Directive
Select the lines that contain "where" and copy each of them.

**********

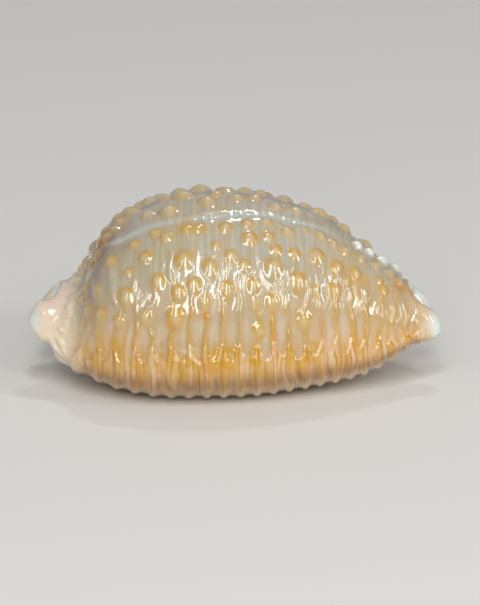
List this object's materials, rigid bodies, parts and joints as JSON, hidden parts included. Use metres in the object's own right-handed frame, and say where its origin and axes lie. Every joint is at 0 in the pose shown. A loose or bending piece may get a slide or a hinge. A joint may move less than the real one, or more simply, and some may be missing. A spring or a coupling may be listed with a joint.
{
  "type": "cowrie shell",
  "caption": "Small knobbed and ribbed cowrie shell, hollow, with a toothed slit below, resting on its ribs.",
  "frame": {"origin": "centre of the shell's outline on the surface it rests on", "axes": "+X towards the front end, +Z from the slit to the back, the outer lip on the -Y side"},
  "size_m": [0.022, 0.0134, 0.01],
  "materials": {
    "shell": "glossy"
  },
  "bodies": {
    "root": {"shell": "shell"}
  },
  "joints": []
}
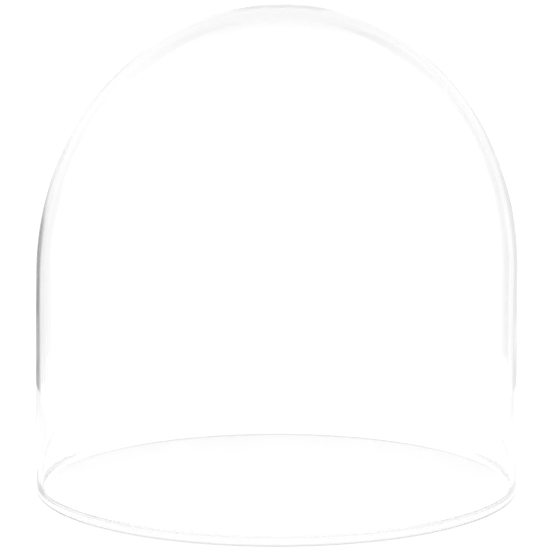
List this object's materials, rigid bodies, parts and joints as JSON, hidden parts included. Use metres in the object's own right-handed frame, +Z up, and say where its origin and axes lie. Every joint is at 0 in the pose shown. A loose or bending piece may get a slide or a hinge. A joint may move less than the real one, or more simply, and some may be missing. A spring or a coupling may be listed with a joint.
{
  "type": "glass cloche",
  "caption": "Plain clear glass garden cloche: a knobless blown bell with straight lower wall, domed crown, open mouth and thickened fire-polished rim.",
  "frame": {"origin": "centre of the circle on which the rim stands, at the level of the rim's lowest face", "axes": "+Z up along the bell's axis of revolution, from the mouth to the crown; +X and +Y are any two directions across the mouth, since the bell is round"},
  "size_m": [0.29, 0.29, 0.293],
  "materials": {
    "clear_glass": "clear, fire-polished"
  },
  "bodies": {
    "root": {"glass_bell": "clear_glass"}
  },
  "joints": []
}
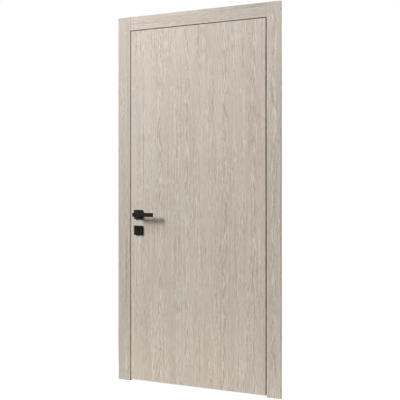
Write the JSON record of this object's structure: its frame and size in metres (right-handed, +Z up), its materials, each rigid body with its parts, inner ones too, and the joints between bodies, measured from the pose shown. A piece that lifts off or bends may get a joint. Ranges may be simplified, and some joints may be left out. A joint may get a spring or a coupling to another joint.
{
  "type": "interior door",
  "caption": "Flush interior door in its frame, pale vertical wood grain, flat casings, black lever handle and key rosette; the leaf swings on concealed hinges and the lever turns.",
  "frame": {"origin": "at the floor, on the outer fixing face of the hinge side jamb, in the plane of the wall", "axes": "+X out of the hinge side jamb into the wall beside it, to the right seen from the front; +Y from the front into the wall; +Z up"},
  "size_m": [0.966, 0.176, 2.093],
  "materials": {
    "pale_wood": "matt pale oak with a fine vertical grain",
    "seal_rubber": "matt dark seal",
    "black_metal": "satin black",
    "steel": "brushed",
    "hinge_metal": "satin black cast metal"
  },
  "bodies": {
    "frame": {"hinge_jamb": "pale_wood", "strike_jamb": "pale_wood", "head_jamb": "pale_wood", "hinge_side_stop": "pale_wood", "strike_side_stop": "pale_wood", "head_stop": "pale_wood", "hinge_side_seal": "seal_rubber", "strike_side_seal": "seal_rubber", "head_seal": "seal_rubber", "hinge_side_casing": "pale_wood", "strike_side_casing": "pale_wood", "head_casing": "pale_wood", "strike_plate": "black_metal", "lower_hinge_frame_cup": "hinge_metal", "middle_hinge_frame_cup": "hinge_metal", "upper_hinge_frame_cup": "hinge_metal"},
    "leaf": {"lock_stile": "pale_wood", "hinge_stile": "pale_wood", "top_rail": "pale_wood", "bottom_rail": "pale_wood", "leaf_core": "pale_wood", "front_skin": "pale_wood", "back_skin": "pale_wood", "lock_faceplate": "black_metal", "lock_case": "steel", "latch_bolt": "steel", "dead_bolt": "steel", "key_cylinder": "black_metal", "front_lever_rosette": "black_metal", "back_lever_rosette": "black_metal", "front_key_rosette": "black_metal", "back_key_rosette": "black_metal", "lower_hinge_leaf_cup": "hinge_metal", "middle_hinge_leaf_cup": "hinge_metal", "upper_hinge_leaf_cup": "hinge_metal"},
    "lever": {"front_lever": "black_metal", "back_lever": "black_metal", "spindle": "steel"},
    "hinge_arms": {"lower_hinge_arm": "hinge_metal", "middle_hinge_arm": "hinge_metal", "upper_hinge_arm": "hinge_metal"}
  },
  "joints": [
    {"name": "leaf_swing", "type": "hinge", "parent": "frame", "child": "leaf", "pos_m": [-0.0425, -0.019, 1.01], "axis": [0, 0, 1], "range_deg": [0, 110]},
    {"name": "hinge_arm_swing", "type": "hinge", "parent": "frame", "child": "hinge_arms", "pos_m": [-0.0425, -0.019, 1.01], "axis": [0, 0, 1], "range_deg": [0, 55]},
    {"name": "lever_turn", "type": "hinge", "parent": "leaf", "child": "lever", "pos_m": [-0.795, 0.002, 0.958], "axis": [0, 1, 0], "range_deg": [0, 40], "stiffness_Nm_per_rad": 0.8, "springref_deg": -34.38}
  ],
  "couplings": [
    {"joint": "hinge_arm_swing", "follows": "leaf_swing", "ratio": 0.5}
  ]
}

**********

The completed task
List this object's materials, rigid bodies, parts and joints as JSON, hidden parts included. Use metres in the object's own right-handed frame, and say where its origin and axes lie. Every joint is at 0 in the pose shown. A loose or bending piece may get a slide or a hinge. A joint may move less than the real one, or more simply, and some may be missing. A spring or a coupling may be listed with a joint.
List this object's materials, rigid bodies, parts and joints as JSON, hidden parts included. Use metres in the object's own right-handed frame, +Z up, and say where its origin and axes lie. Every joint is at 0 in the pose shown. A loose or bending piece may get a slide or a hinge. A joint may move less than the real one, or more simply, and some may be missing. A spring or a coupling may be listed with a joint.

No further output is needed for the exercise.